The hallway leading to my room is open to any creature that wishes to come in; windows are left ajar to keep the air from getting stagnate, geckos and little finches come and go as they please. I open my door in the early morning and a commotion ensues with about a dozen or so animals scrambling away from my presence in an instant. I like this symbiotic living situation.
I am in my second week of teaching, and I am still not entirely sure what is going on.
“Everything is flexible! No worry!”
“But would you like me to do anything else?” I ask.
A very confused look crosses Ajan Surasit’s face. “Do more?” (“Ajan” means teacher).

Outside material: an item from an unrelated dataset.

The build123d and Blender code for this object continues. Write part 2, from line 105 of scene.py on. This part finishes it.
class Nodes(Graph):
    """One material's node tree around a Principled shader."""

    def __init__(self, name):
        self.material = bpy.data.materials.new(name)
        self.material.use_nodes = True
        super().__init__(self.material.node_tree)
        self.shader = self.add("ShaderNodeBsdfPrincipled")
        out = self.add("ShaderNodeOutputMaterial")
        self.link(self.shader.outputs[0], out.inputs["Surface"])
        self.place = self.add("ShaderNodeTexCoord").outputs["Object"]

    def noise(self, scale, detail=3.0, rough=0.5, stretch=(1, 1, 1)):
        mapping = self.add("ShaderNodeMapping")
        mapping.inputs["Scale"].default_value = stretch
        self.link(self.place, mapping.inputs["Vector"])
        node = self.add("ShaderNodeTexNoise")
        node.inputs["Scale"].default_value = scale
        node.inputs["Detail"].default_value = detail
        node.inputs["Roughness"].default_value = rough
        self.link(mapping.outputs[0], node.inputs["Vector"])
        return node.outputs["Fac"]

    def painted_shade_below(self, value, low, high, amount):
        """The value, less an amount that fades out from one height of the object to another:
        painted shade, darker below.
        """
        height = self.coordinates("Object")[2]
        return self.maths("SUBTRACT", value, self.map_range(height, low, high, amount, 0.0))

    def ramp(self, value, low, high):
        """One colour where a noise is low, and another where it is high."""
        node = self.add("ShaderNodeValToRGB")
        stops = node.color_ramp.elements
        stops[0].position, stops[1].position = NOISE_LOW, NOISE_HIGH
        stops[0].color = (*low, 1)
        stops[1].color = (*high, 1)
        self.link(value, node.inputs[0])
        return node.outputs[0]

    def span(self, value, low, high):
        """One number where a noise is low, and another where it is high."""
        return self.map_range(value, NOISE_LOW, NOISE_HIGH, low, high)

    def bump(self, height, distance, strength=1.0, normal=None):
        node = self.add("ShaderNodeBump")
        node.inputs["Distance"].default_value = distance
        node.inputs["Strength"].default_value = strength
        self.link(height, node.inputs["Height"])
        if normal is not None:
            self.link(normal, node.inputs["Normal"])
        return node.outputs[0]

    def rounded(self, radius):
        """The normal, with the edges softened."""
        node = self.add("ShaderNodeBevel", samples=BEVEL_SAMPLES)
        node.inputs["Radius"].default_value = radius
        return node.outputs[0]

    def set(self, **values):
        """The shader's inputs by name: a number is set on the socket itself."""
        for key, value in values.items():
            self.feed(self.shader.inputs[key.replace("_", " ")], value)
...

“Yes,” with a nod of my head.
“No worry, just talk!”
And with a huge grin that consumes his face, the conversation is over.
I was trying to offer my help with any other tasks that needed to be done because my days are very relaxed, with my actual teaching schedule being once a day for about 2-3 hours. And with the curriculum already laid out for me, I spend Monday’s working on my lesson plan, which I will then use for the entire week. The rest of the time I am at my desk trying to look busy. But no one has bothered me, no one has come to ask why I am not doing anything, no one has called me out on reading a book. The Director of the college even stopped by to make sure I wasn’t working too hard. What a world of difference from the efficiency-pumping machine that is the American working culture! At this point in time, it makes me feel very useless, but I have a feeling in another month, I will be singing a different tune.
My students have nicknamed me Ajan Mali (Teacher Jasmine); everyone in Thailand has a nickname! Jack, Air, Arrow, Mint, and Tim are just a few of the girls names, and Yod, Moss, Oat, and Ohm round out some of the boys. I had them make me a profile page of themselves so I can start learning who they are, and I received very colorful, artistic renditions of names, where they are from, and their ages!
Last Wednesday was a holiday–not sure for what, but I’m pretty sure it had something to do with the king. Ajan Phao invited me to join him and his family on a trip to a floating market. How could I pass?!
Damnoen Saduak Floating Market, King Rama IV palace, and Don Hoi Lot–close to Nakhon Pathom with Ajan Phao
A different way of life, a different perspective on time, a different outlook on responsibility. Soaking as much of it in as I can.